5) Sign your review: Let readers know who you are and how to reach you. One thing that annoys the heck out of my as a customer is when customer service emails have a “please do not reply to this message” as the return address and/or don’t have a name at the bottom. They may not even work at the company. 715 clearly signs the responses with their name and how to reach them. Some owners balk : “Oh my gosh, I’ll be getting all sorts of calls from irate customers if I give my personal contact information”. If that’s true then it’s a good thing because they are contacting you rather than posting online. Moreover, if you are that worried about your name and number being out there for complaints, then your problem isn’t with your reviews as much as it’s with your product.

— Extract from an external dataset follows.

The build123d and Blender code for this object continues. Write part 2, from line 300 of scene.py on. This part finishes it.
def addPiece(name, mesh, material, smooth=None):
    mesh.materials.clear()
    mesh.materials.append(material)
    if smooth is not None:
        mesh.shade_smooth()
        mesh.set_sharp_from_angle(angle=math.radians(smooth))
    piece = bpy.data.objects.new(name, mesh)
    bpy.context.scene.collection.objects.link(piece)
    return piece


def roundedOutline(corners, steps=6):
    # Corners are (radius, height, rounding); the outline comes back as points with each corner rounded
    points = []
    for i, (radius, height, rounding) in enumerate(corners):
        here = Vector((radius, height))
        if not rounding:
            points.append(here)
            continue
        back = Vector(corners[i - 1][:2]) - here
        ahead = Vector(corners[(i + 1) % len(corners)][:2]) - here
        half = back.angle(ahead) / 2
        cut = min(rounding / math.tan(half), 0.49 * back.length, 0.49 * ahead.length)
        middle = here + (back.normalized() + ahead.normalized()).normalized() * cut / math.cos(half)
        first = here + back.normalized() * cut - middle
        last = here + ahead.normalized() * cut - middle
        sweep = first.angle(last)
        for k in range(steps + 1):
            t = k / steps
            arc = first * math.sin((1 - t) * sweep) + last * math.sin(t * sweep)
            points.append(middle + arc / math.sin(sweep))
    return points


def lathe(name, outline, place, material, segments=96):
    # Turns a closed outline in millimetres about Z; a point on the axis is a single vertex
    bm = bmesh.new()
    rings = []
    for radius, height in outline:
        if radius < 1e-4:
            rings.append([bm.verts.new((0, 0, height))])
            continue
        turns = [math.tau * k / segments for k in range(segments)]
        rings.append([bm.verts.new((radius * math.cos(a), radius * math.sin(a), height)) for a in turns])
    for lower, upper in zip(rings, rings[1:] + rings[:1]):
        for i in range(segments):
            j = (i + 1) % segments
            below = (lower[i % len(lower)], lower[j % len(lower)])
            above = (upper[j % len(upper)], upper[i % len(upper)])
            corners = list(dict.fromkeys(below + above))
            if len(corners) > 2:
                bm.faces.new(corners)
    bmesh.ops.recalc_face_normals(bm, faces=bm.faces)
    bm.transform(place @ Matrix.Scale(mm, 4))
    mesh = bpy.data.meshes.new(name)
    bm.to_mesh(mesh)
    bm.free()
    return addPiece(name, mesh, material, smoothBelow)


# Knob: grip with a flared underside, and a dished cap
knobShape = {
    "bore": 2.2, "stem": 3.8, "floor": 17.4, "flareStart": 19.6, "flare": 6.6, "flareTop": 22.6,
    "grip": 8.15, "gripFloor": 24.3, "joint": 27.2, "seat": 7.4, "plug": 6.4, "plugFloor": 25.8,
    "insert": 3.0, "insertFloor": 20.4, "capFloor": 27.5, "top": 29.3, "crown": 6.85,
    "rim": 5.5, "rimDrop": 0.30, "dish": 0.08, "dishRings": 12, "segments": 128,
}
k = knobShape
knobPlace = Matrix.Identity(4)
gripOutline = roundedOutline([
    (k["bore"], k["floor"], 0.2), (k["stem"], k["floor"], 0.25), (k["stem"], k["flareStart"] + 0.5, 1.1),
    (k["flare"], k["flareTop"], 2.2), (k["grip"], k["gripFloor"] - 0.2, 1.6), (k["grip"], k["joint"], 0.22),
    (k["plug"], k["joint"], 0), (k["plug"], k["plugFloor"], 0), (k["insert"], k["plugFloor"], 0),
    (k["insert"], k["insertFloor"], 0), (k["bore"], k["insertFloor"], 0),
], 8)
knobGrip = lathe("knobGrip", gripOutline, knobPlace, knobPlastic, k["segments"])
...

Do a good job and generally you’ll get good reviews and when you don’t get a good review a proper response will solve the problem and let readers know that the reviewer’s experience isn’t typical. Keep me to my word if you see a negative review of us online. Technically we had one that said we didn’t show up, but it was before Google allowed me to respond. Honestly I think they confused us with another company because no call no show is a pet peeve of mine. I’ll admit we’ve missed a client due to a clerical mistake and we go drop everything and go out to that client and don’t charge them. It’s the least we can do when we make a mistake, and it’s probably why those people have never left a negative review. In fact, I know one of the positive reviews we have is from a client we accidentally double booked and missed her appointment. Guess we made her happy despite my error in scheduling!